No matter how much information you collect, there will always be limits to what can be collected. We only have one ocean, and even if we experiment on small pools of water we can never be quite sure how those experiments will affect the sea. Though we can see how the price of each product affects its own sales, we can only guess at what it does to the overall market. What fills those gaps in knowledge will always be just guesswork.
No matter how much information you collect, there’s still a human being making decisions on both ends. There’s someone deciding which information to collect, how and when to collect it, how to organize it, and what qualifies as information – and there’s someone, on the other end, determining what the information means, what courses of action are recommended or contradicted by it, and how to proceed. This human component is not removable: Even if you devise algorithms to parse the data, to make changes and recommendations and projects based on it, that’s just pushing the human decision back, one more layer, to the person responsible for writing the algorithms. And, no matter how you try to tighten that loop, it will always be subject to human biases, because in the end even the assessment of what results are desirable or undesirable are derived from our own human desires.

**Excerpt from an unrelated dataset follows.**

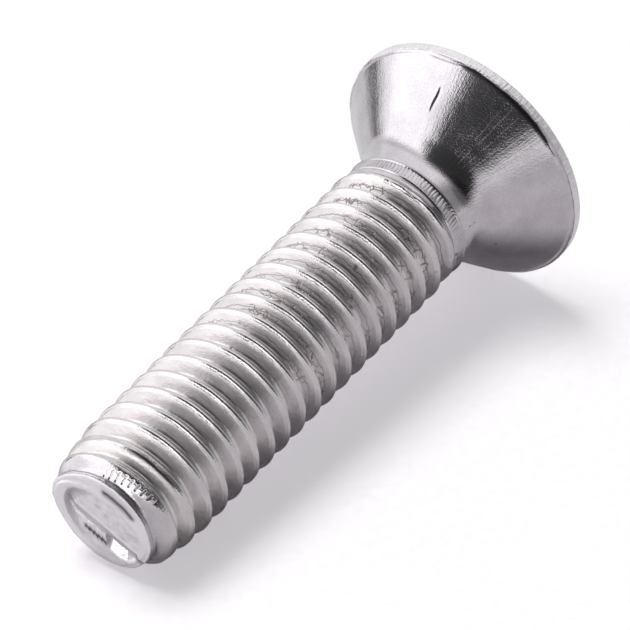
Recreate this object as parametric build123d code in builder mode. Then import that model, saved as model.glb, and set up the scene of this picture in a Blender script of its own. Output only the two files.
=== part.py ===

No matter how much information you collect, the end result of trying to systematize and data-drive everything is solely an abdication of responsibility. The end result is that when something goes wrong, we can pretend it’s the fault of a machine, a faceless other, rather than the fault of the flawed and human assumptions and beliefs that went into creating the machine – or, more frequently, deny that anything is wrong at all, because the data doesn’t lie, and heck, it’s always worked fine for me.
Yeah, the machine that you devised, that was created with your own needs and those of others like you in mind, works fine as long as it serves solely that purpose. If it fails to serve others, well, that’s their fault for not fitting into your paradigm, isn’t it? The data doesn’t lie, the machine works, and if it doesn’t then it’s not really anyone’s fault – and, therefore, not really anyone’s responsibility – it’s just how things are, sure as rain and snow. Nothing can really be fixed, because everything already works perfectly as well as it possibly can (as far as you can tell). What a shame that the humans that this machine was supposed to be built around, that were supposed to be so perfectly served, whose needs so perfectly anticipated, fail so frequently to fit into the parameters conceived of by you, the machine’s designer.
But, really, it’s just their fault for not being like you, isn’t it?